In the first (and only) piece of good news I had encountered, routing/firewalling on Linux (with the same network setup) got me over 2Gb/s throughout, both sustained and consistent. While not as high as I would like, this was such a step in the right direction it actually gave me hope for server. Multiple tests later confirmed that Linux was able to act as a firewall multiple times faster than opnSense on this hardware. Not quite approach I was planning to take, but one that was viable / would make the box usable. A new direction for the better :-)
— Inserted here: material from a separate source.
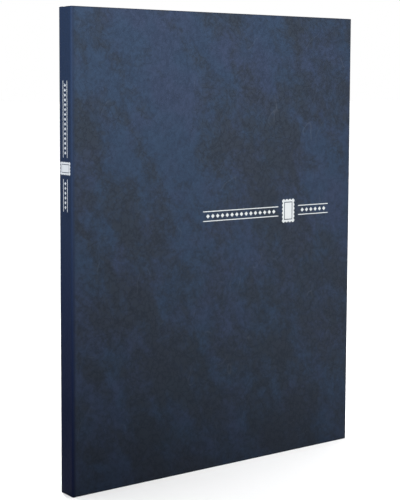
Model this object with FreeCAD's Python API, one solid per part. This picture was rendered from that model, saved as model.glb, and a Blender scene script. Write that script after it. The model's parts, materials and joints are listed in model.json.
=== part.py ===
import FreeCAD, Part
import math
import os

# Casebound stamp album, standing closed on its tail edge, in millimetres.
# +Z runs from tail to head, the spine is at -X and the front cover at -Y.
# The origin is the centre of the footprint, on the surface that the album stands on.

# Case
case_height = 263.0
case_width = 200.0
case_thickness = 13.0
board = 2.0                 # greyboard of each cover
spine_board = 1.5           # stiffener inside the spine
covering = 0.25             # leatherette paper glued round the boards
endpaper = 0.15             # paper pasted inside each cover
turn_in = 14.0              # covering folded over onto the inside of a board
edge_radius = 0.4           # softened fore edge of a covered board

# Joint between the spine and a cover
fold_radius = 0.8           # outer radius of the fold along the spine
fold_opening = 20.0         # degrees of the fold, each side of its middle, left free to bend
groove_start = 1.0          # spine face to the pressed groove
groove_radius = 2.6
groove_angle = 22.0         # degrees of each of the groove's flanks
board_inset = 5.2           # spine face to the edge of a cover board

# Block of leaves
square = 3.0                # how far the case stands past the leaves
leaf_count = 8
leaf_pitch = 0.96
card = 0.4                  # black card of a leaf
linen = 0.12                # hinge cloth
linen_fork = 0.08           # hinge cloth glued on each face of the card
glassine = 0.05             # translucent interleaf
corner_radius = 3.0         # rounded fore-edge corners of leaves and interleaves
interleaf_recess = 1.0      # interleaf short of the leaves at the fore edge

# Clear pocket strips on both faces of a leaf
strip_count = 7
strip_pitch = 35.0
strip_height = 31.0
strip_first = 6.0           # tail of the leaf to the lowest strip
strip_margin = 5.0          # strip ends short of the fore edge
strip_inset = 2.4           # strip starts past the hinge cloth
film = 0.06
pocket = 0.04               # gap behind the film where a stamp slides in
weld = 2.0                  # bonded lower edge of a strip

# Binding edge
guard_width = 7.0           # card strips that the leaves are bound between
block_half = 3.6            # half of the block's thickness at the binding edge
lining = 0.3                # cloth glued along the back of the block
hinge_gap = 0.35            # guards to the free part of the hinge cloth
hinge_strip = 8.0           # free hinge cloth before the card starts
fork_length = 6.0           # hinge cloth glued on the card
staple_count = 3
staple_spacing = 86.0
staple_crown = 12.0
staple_wire = 0.6
staple_flat = 0.22          # thickness of the flattened wire
clinch = 4.5                # bent-over end of a staple leg
band_radius = 0.7           # bead of the head and tail bands

# Foil ornament: a blank perforated stamp between two rows of lozenges
ornament_height = 147.3     # tail to the ornament's centre line on the cover
ornament_x = 50.5           # centre of the stamp on the cover
spine_ornament_z = 177.5
spine_ornament_scale = 0.73
stamp_width = 9.6
stamp_height = 14.0
stamp_frame = 1.6
stamp_frame_line = 0.5
tooth_pitch = 2.4
tooth_radius = 0.62
rule_gap = 3.0              # stamp to the nearest end of a rule
long_rule = 56.0
short_rule = 24.0
rule_height = 0.5
rule_spacing = 6.0          # between the outer edges of a pair of rules
lozenge_half = 1.25
lozenge_pitch = 3.5
foil = 0.05
foil_depth = 0.07           # how far the stamping presses the covering in

spine_x = -case_width / 2
fore_x = case_width / 2
front_y = -case_thickness / 2
inner_y = front_y + board + 2 * covering        # inner face of a turned-in edge
board_x = spine_x + board_inset
leaf_tail = square
leaf_head = case_height - square
spine_inner_x = spine_x + spine_board + 2 * covering
guard_start_x = spine_inner_x + lining
guard_end_x = guard_start_x + guard_width
cloth_x = guard_end_x + hinge_gap
card_x = cloth_x + hinge_strip
leaf_end_x = fore_x - square


def vector(x, y, z=0.0):
    return FreeCAD.Vector(x, y, z)


def box(x0, x1, y0, y1, z0, z1):
    return Part.makeBox(x1 - x0, y1 - y0, z1 - z0, vector(x0, y0, z0))


def joined(shapes):
    whole = shapes[0]
    for shape in shapes[1:]:
        whole = whole.fuse(shape)
    return whole.removeSplitter()


def mirrored(shape):
    return shape.mirror(vector(0, 0), vector(0, 1))


def line(x0, y0, x1, y1):
    return Part.makeLine(vector(x0, y0), vector(x1, y1))


def arc(x, y, radius, start, end):
    points = []
    for angle in (start, (start + end) / 2, end):
        turn = math.radians(angle)
        points.append(vector(x + radius * math.cos(turn), y + radius * math.sin(turn)))
    return Part.Arc(*points).toShape()


def prism(edges, z0, z1):
    wire = Part.Wire(Part.__sortEdges__(edges))
    face = Part.Face(wire)
    face.translate(vector(0, 0, z0))
    return face.extrude(vector(0, 0, z1 - z0))


def joint_path(depth):
    """From the fold to the flat over the board, at a depth under the outer surface."""
    flank = math.radians(groove_angle)
    reach = 2 * groove_radius * math.sin(flank)
    drop = 2 * groove_radius * (1 - math.cos(flank))
    fold_x = spine_x + fold_radius
    groove_x = spine_x + groove_start
    inside = groove_radius - depth
    outside = groove_radius + depth
    middle_y = front_y + groove_radius
    return [
        arc(fold_x, front_y + fold_radius, fold_radius - depth, 225 + fold_opening, 270),
        line(fold_x, front_y + depth, groove_x, front_y + depth),
        arc(groove_x, middle_y, inside, 270, 270 + groove_angle),
        arc(groove_x + reach, front_y + drop - groove_radius, outside, 90 + groove_angle, 90 - groove_angle),
        arc(groove_x + 2 * reach, middle_y, inside, 270 - groove_angle, 270),
        line(groove_x + 2 * reach, front_y + depth, board_x, front_y + depth),
    ]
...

The one thing that didn't make sense (post-Linux) was the throughout between the 10Gb system and the 2.5Gb system. For testing purposes I put them both on the same network and shut everything else down / ensured there was no contention. Try as I might, I couldn't get past around 2.8Gb/s (when testing in bidirectional mode). Testing the m.2 slot with a fast SSD showed it could perform better than that, which unfortunately led me back quirks with the I210-V (especially in m.2 form). Like it or not, this network adapter wasn't going to perform better than that, though given it was destined to be a Docker host that is still plenty of throughput.
So how does all of this play out you may ask... Well, the opnSense firewalls are going to be replaced by Linux VM's with custom firewall logic. I'd hoped to avoid this but given the poor performance and a strong desire to make use of the server this is the only choice. When everything is switched over the performance will be multi-Gigabit and should last for many years to come (at least my wallet hopes so).
As for the lessons in all of this, there are many... Drunk IT purchases are seldom a good idea, and reading the tech specs for systems/boards should be mandatory. Also, beware of 3rd-party add-on boards on Amazon, rarely do they meet expectations.